╭──

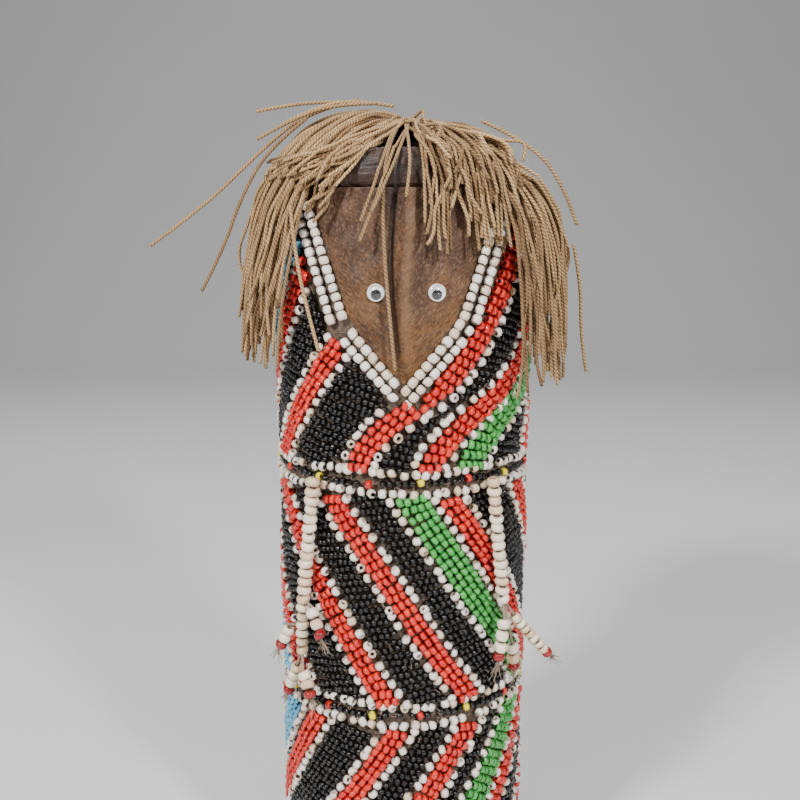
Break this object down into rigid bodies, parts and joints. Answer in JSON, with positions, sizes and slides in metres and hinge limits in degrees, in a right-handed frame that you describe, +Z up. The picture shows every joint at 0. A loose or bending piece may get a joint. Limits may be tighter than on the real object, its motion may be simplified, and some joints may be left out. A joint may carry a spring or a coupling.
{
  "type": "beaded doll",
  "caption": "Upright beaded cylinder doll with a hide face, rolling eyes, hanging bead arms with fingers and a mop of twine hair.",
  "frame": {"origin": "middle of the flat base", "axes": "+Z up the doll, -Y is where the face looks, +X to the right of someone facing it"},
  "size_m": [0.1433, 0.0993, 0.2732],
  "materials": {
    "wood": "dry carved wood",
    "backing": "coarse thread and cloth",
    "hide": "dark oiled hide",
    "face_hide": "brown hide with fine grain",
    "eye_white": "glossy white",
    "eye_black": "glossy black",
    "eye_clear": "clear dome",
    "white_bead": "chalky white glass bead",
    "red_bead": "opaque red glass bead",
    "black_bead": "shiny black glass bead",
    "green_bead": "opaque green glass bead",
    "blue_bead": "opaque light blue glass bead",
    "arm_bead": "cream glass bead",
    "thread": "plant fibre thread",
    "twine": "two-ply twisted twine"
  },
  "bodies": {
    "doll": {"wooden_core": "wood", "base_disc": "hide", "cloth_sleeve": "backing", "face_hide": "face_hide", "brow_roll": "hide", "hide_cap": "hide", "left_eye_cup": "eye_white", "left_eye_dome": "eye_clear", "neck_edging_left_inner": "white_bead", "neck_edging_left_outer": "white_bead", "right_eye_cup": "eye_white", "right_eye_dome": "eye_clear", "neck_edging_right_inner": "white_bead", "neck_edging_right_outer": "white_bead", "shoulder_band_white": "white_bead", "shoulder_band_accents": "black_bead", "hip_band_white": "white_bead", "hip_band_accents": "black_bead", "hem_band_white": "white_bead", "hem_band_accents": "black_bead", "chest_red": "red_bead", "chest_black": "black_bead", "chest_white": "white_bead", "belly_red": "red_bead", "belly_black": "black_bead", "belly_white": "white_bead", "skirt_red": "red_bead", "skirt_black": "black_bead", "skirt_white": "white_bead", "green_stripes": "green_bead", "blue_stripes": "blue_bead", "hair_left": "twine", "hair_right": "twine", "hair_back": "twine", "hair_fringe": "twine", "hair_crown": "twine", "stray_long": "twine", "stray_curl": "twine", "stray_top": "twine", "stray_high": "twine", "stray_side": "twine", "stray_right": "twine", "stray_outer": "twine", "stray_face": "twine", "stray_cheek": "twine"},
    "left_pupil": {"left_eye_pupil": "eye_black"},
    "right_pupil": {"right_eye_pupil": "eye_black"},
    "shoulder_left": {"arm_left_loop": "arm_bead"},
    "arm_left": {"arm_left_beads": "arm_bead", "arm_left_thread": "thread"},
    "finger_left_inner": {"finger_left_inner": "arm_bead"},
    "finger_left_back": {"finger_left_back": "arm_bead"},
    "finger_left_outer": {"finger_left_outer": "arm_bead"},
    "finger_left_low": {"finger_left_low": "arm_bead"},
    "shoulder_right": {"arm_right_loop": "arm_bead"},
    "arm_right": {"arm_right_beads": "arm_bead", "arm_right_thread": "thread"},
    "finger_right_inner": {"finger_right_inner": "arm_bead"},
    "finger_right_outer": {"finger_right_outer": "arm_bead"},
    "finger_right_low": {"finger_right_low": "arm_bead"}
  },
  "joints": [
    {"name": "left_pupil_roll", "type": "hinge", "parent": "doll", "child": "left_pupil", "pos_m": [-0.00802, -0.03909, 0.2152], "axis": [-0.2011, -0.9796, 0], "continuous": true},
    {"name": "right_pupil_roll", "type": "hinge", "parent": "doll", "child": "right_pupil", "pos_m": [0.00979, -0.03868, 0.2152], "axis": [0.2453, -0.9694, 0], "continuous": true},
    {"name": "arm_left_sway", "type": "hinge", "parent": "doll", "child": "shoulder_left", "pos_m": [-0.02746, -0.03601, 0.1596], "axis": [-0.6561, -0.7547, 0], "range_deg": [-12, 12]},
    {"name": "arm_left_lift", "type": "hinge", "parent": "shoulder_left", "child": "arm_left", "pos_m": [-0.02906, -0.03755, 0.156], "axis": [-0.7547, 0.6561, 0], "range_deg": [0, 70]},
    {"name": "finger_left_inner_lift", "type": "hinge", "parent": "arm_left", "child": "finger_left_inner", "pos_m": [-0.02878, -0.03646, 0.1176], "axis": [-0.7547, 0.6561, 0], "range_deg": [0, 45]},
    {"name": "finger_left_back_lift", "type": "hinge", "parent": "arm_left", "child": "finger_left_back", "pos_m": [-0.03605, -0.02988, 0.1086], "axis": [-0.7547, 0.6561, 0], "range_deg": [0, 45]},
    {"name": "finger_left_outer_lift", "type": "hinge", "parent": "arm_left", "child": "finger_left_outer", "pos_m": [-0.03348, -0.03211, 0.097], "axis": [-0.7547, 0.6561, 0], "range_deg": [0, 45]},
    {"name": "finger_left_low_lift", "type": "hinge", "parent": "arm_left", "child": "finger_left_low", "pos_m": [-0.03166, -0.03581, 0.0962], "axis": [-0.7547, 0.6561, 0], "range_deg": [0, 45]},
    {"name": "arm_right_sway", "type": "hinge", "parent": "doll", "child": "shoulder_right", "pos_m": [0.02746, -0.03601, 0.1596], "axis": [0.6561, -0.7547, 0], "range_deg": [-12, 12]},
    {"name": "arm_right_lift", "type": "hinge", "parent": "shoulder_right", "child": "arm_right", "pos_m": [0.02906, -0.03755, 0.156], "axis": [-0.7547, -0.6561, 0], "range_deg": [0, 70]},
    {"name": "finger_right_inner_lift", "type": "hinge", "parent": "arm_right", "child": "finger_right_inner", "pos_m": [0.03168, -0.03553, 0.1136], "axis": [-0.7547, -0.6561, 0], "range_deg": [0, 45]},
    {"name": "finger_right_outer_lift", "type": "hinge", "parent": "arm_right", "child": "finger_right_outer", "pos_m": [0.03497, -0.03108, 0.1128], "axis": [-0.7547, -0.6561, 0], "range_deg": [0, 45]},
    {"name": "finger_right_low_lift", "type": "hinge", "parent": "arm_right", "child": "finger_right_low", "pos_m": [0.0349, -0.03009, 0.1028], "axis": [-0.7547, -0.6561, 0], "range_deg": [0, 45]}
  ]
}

╰──

_Request_. The whole listing above needs to be written out again exactly.

_Correct output_.
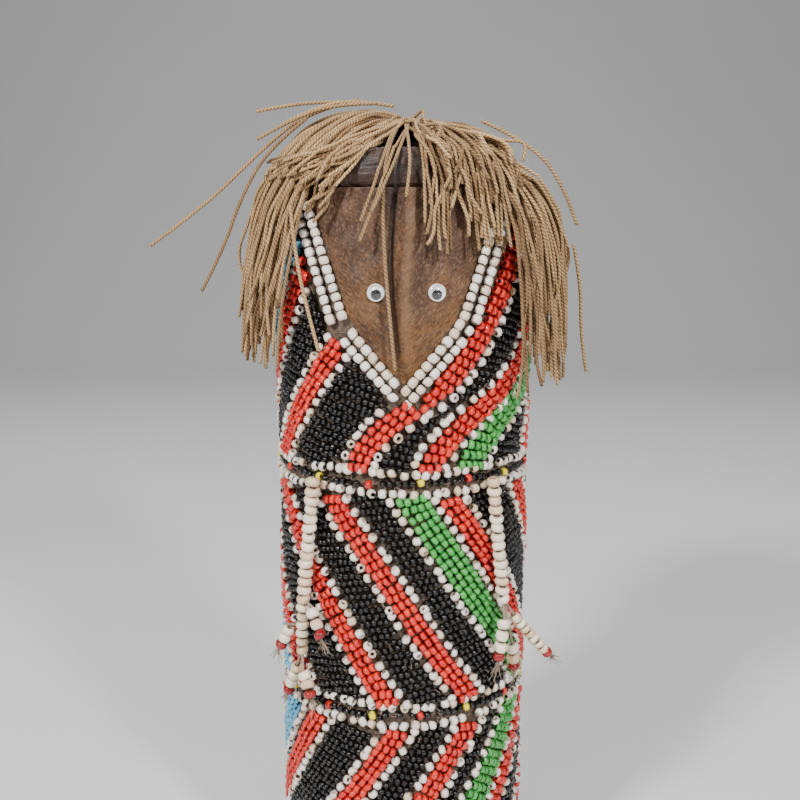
Break this object down into rigid bodies, parts and joints. Answer in JSON, with positions, sizes and slides in metres and hinge limits in degrees, in a right-handed frame that you describe, +Z up. The picture shows every joint at 0. A loose or bending piece may get a joint. Limits may be tighter than on the real object, its motion may be simplified, and some joints may be left out. A joint may carry a spring or a coupling.
{
  "type": "beaded doll",
  "caption": "Upright beaded cylinder doll with a hide face, rolling eyes, hanging bead arms with fingers and a mop of twine hair.",
  "frame": {"origin": "middle of the flat base", "axes": "+Z up the doll, -Y is where the face looks, +X to the right of someone facing it"},
  "size_m": [0.1433, 0.0993, 0.2732],
  "materials": {
    "wood": "dry carved wood",
    "backing": "coarse thread and cloth",
    "hide": "dark oiled hide",
    "face_hide": "brown hide with fine grain",
    "eye_white": "glossy white",
    "eye_black": "glossy black",
    "eye_clear": "clear dome",
    "white_bead": "chalky white glass bead",
    "red_bead": "opaque red glass bead",
    "black_bead": "shiny black glass bead",
    "green_bead": "opaque green glass bead",
    "blue_bead": "opaque light blue glass bead",
    "arm_bead": "cream glass bead",
    "thread": "plant fibre thread",
    "twine": "two-ply twisted twine"
  },
  "bodies": {
    "doll": {"wooden_core": "wood", "base_disc": "hide", "cloth_sleeve": "backing", "face_hide": "face_hide", "brow_roll": "hide", "hide_cap": "hide", "left_eye_cup": "eye_white", "left_eye_dome": "eye_clear", "neck_edging_left_inner": "white_bead", "neck_edging_left_outer": "white_bead", "right_eye_cup": "eye_white", "right_eye_dome": "eye_clear", "neck_edging_right_inner": "white_bead", "neck_edging_right_outer": "white_bead", "shoulder_band_white": "white_bead", "shoulder_band_accents": "black_bead", "hip_band_white": "white_bead", "hip_band_accents": "black_bead", "hem_band_white": "white_bead", "hem_band_accents": "black_bead", "chest_red": "red_bead", "chest_black": "black_bead", "chest_white": "white_bead", "belly_red": "red_bead", "belly_black": "black_bead", "belly_white": "white_bead", "skirt_red": "red_bead", "skirt_black": "black_bead", "skirt_white": "white_bead", "green_stripes": "green_bead", "blue_stripes": "blue_bead", "hair_left": "twine", "hair_right": "twine", "hair_back": "twine", "hair_fringe": "twine", "hair_crown": "twine", "stray_long": "twine", "stray_curl": "twine", "stray_top": "twine", "stray_high": "twine", "stray_side": "twine", "stray_right": "twine", "stray_outer": "twine", "stray_face": "twine", "stray_cheek": "twine"},
    "left_pupil": {"left_eye_pupil": "eye_black"},
    "right_pupil": {"right_eye_pupil": "eye_black"},
    "shoulder_left": {"arm_left_loop": "arm_bead"},
    "arm_left": {"arm_left_beads": "arm_bead", "arm_left_thread": "thread"},
    "finger_left_inner": {"finger_left_inner": "arm_bead"},
    "finger_left_back": {"finger_left_back": "arm_bead"},
    "finger_left_outer": {"finger_left_outer": "arm_bead"},
    "finger_left_low": {"finger_left_low": "arm_bead"},
    "shoulder_right": {"arm_right_loop": "arm_bead"},
    "arm_right": {"arm_right_beads": "arm_bead", "arm_right_thread": "thread"},
    "finger_right_inner": {"finger_right_inner": "arm_bead"},
    "finger_right_outer": {"finger_right_outer": "arm_bead"},
    "finger_right_low": {"finger_right_low": "arm_bead"}
  },
  "joints": [
    {"name": "left_pupil_roll", "type": "hinge", "parent": "doll", "child": "left_pupil", "pos_m": [-0.00802, -0.03909, 0.2152], "axis": [-0.2011, -0.9796, 0], "continuous": true},
    {"name": "right_pupil_roll", "type": "hinge", "parent": "doll", "child": "right_pupil", "pos_m": [0.00979, -0.03868, 0.2152], "axis": [0.2453, -0.9694, 0], "continuous": true},
    {"name": "arm_left_sway", "type": "hinge", "parent": "doll", "child": "shoulder_left", "pos_m": [-0.02746, -0.03601, 0.1596], "axis": [-0.6561, -0.7547, 0], "range_deg": [-12, 12]},
    {"name": "arm_left_lift", "type": "hinge", "parent": "shoulder_left", "child": "arm_left", "pos_m": [-0.02906, -0.03755, 0.156], "axis": [-0.7547, 0.6561, 0], "range_deg": [0, 70]},
    {"name": "finger_left_inner_lift", "type": "hinge", "parent": "arm_left", "child": "finger_left_inner", "pos_m": [-0.02878, -0.03646, 0.1176], "axis": [-0.7547, 0.6561, 0], "range_deg": [0, 45]},
    {"name": "finger_left_back_lift", "type": "hinge", "parent": "arm_left", "child": "finger_left_back", "pos_m": [-0.03605, -0.02988, 0.1086], "axis": [-0.7547, 0.6561, 0], "range_deg": [0, 45]},
    {"name": "finger_left_outer_lift", "type": "hinge", "parent": "arm_left", "child": "finger_left_outer", "pos_m": [-0.03348, -0.03211, 0.097], "axis": [-0.7547, 0.6561, 0], "range_deg": [0, 45]},
    {"name": "finger_left_low_lift", "type": "hinge", "parent": "arm_left", "child": "finger_left_low", "pos_m": [-0.03166, -0.03581, 0.0962], "axis": [-0.7547, 0.6561, 0], "range_deg": [0, 45]},
    {"name": "arm_right_sway", "type": "hinge", "parent": "doll", "child": "shoulder_right", "pos_m": [0.02746, -0.03601, 0.1596], "axis": [0.6561, -0.7547, 0], "range_deg": [-12, 12]},
    {"name": "arm_right_lift", "type": "hinge", "parent": "shoulder_right", "child": "arm_right", "pos_m": [0.02906, -0.03755, 0.156], "axis": [-0.7547, -0.6561, 0], "range_deg": [0, 70]},
    {"name": "finger_right_inner_lift", "type": "hinge", "parent": "arm_right", "child": "finger_right_inner", "pos_m": [0.03168, -0.03553, 0.1136], "axis": [-0.7547, -0.6561, 0], "range_deg": [0, 45]},
    {"name": "finger_right_outer_lift", "type": "hinge", "parent": "arm_right", "child": "finger_right_outer", "pos_m": [0.03497, -0.03108, 0.1128], "axis": [-0.7547, -0.6561, 0], "range_deg": [0, 45]},
    {"name": "finger_right_low_lift", "type": "hinge", "parent": "arm_right", "child": "finger_right_low", "pos_m": [0.0349, -0.03009, 0.1028], "axis": [-0.7547, -0.6561, 0], "range_deg": [0, 45]}
  ]
}